The OECD guidelines require firms to seek ways to prevent or mitigate adverse human rights impacts directly linked to its business operations and products by a business relationship. It also asks them to have a policy commitment to respect human rights, and to carry out human rights due diligence.

The director of Lawyers for Palestinian Human Rights, Tareq Shrourou, said: “We welcome this initial assessment and the UK National Contact Point’s acknowledgment that there are serious human rights issues raised by our complaint under the OECD guidelines for multinational enterprises which warrant mediation or thorough investigation.

“JCB’s apparent failure to address the material and prolific use of its products in demolition and displacement incidents that cruelly impacts Palestinian families, and also its use in settlement-related construction which creates pervasive human rights violations, must cease immediately.

“We look forward to constructively engaging with JCB and expect it will do the right thing by complying with its human rights responsibilities.”
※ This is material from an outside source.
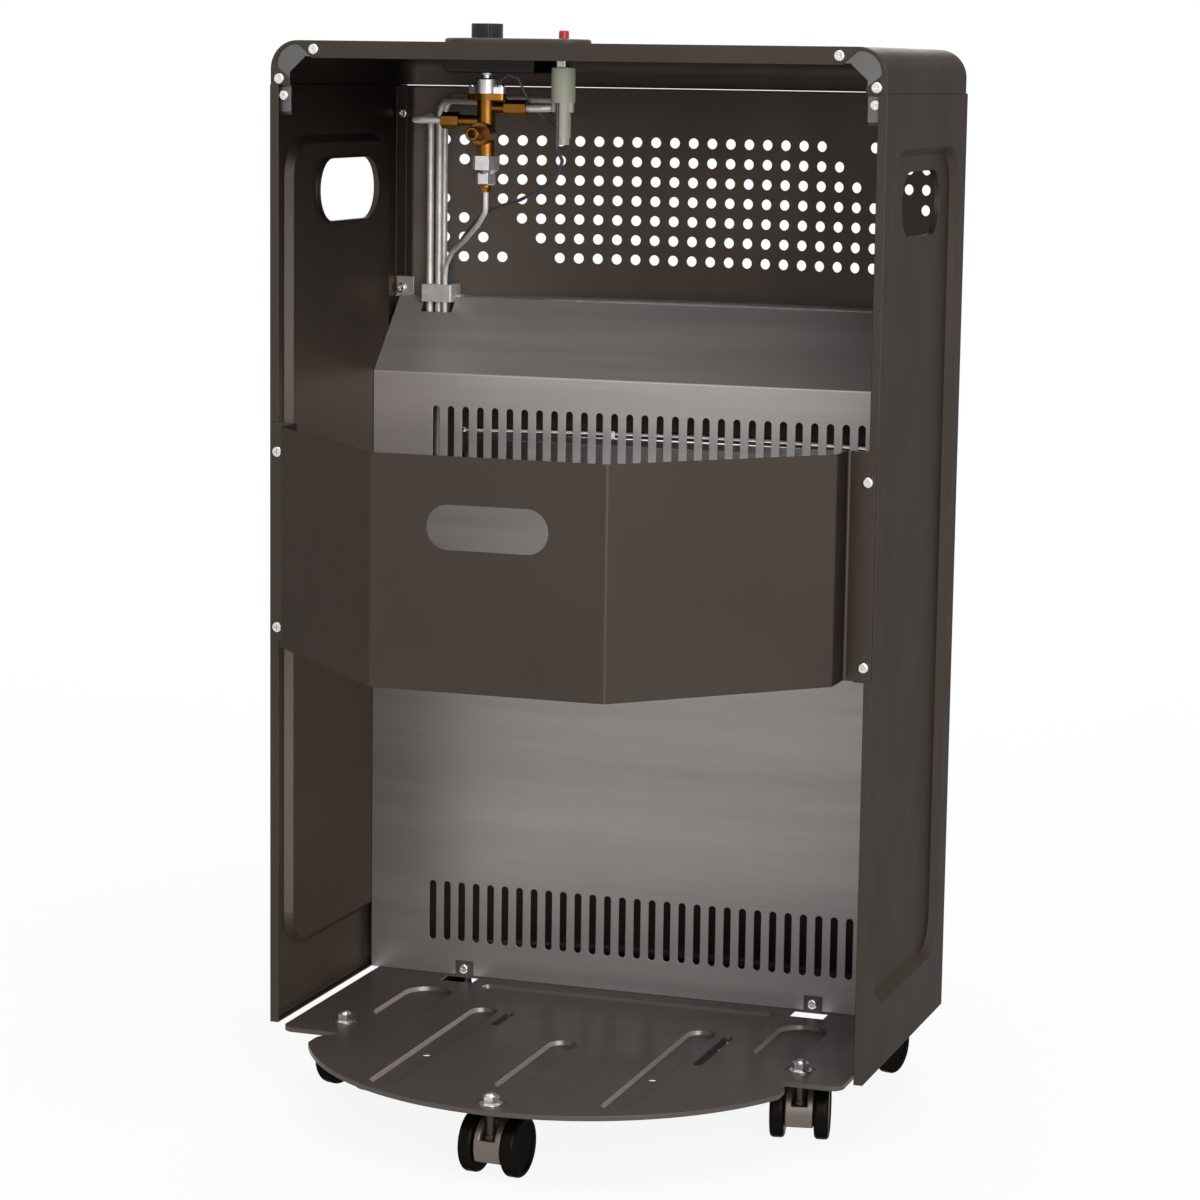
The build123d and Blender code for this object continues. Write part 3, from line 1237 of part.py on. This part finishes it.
with BuildPart() as guard_grille:
    with Locations(*[(0, bow_centre, deck_height + grille_low + row * grille_rise / grille_count)
                     for row in range(grille_count + 1)]):
        add(grille_bar.part)
    for x in (-grille_half + 3, -grille_half / 3, grille_half / 3, grille_half - 3):
        with Locations((x, bow_centre - sqrt(post_line**2 - x**2), deck_height + grille_low - 2)):
            Cylinder(grille_post, grille_rise + 4, align=(Align.CENTER, Align.CENTER, Align.MIN))
finish(guard_grille, "guard_grille")
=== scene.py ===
import bpy
import math
from mathutils import Matrix, Vector


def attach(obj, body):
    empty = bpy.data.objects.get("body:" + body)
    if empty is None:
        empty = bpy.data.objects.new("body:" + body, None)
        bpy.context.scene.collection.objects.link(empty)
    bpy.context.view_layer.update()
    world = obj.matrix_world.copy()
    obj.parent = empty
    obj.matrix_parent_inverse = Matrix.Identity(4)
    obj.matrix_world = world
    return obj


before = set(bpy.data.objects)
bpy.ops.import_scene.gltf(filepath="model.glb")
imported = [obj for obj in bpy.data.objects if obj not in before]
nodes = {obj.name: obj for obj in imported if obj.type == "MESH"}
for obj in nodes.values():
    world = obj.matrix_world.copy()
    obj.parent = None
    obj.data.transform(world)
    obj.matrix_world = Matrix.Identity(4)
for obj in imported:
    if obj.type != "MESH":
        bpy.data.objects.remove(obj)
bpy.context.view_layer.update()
scene = bpy.context.scene

white = (1.0, 1.0, 1.0)

# ---- camera: the photograph's view from behind ---------------------------------------------
# The place and the axes were fitted to the cabinet's edges and screws in the photograph.
camera_place = (-0.7603, 2.2122, 0.7013)
camera_right = Vector((-0.9454, -0.3255, 0.0138))
camera_up = Vector((0.0618, -0.1375, 0.9886))
camera_back = Vector((-0.3199, 0.9355, 0.1502))

camera_data = bpy.data.cameras.new("camera")
camera_data.sensor_fit = "HORIZONTAL"
camera_data.sensor_width = 36.0
camera_data.lens = 105.516
camera_data.clip_start = 0.05
camera_data.clip_end = 60.0
camera = bpy.data.objects.new("camera", camera_data)
scene.collection.objects.link(camera)
scene.camera = camera
turn = Matrix((camera_right, camera_up, camera_back)).transposed().to_4x4()
camera.matrix_world = Matrix.Translation(camera_place) @ turn

# ---- node helpers --------------------------------------------------------------------------
# Most of a noise texture's values lie between these two.
noise_low, noise_high = 0.3, 0.7
# The sockets that a Mix node uses for colours. It has others of the same name for numbers.
mix_share, mix_first, mix_second, mix_result = 0, 6, 7, 2


def feed(tree, value, socket):
    """Gives a socket a plain number or a plain colour, or links another socket to it."""
    if isinstance(value, (int, float)):
        socket.default_value = value
    elif isinstance(value, tuple):
        socket.default_value = (*value, 1.0)
    else:
        tree.links.new(value, socket)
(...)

JCB said: “We are very pleased that the UK NCP has dismissed at the earliest opportunity any suggestion that JCB is involved in, or causes or contributes towards any human rights abuses whatsoever. There was no basis for the Lawyers for Palestinian Human Rights to make their complaint alleging this.

“As an organisation JCB does not condone any form of human rights abuse and we have a consistent record of providing urgent and substantial support in response to natural disasters around the world.

“While the NCP will now examine JCB’s human rights due diligence process, it has made clear that its decision to do so is not a finding against JCB and does not mean that it considers that JCB has acted in any way inconsistently with the OECD guidelines. We welcome the opportunity of engaging further with the NCP on these matters.”

 This article was amended on 13 October 2020 to clarify the text of the NCP’s initial assessment of the complaint against JCB and to add a comment from JCB in response to it.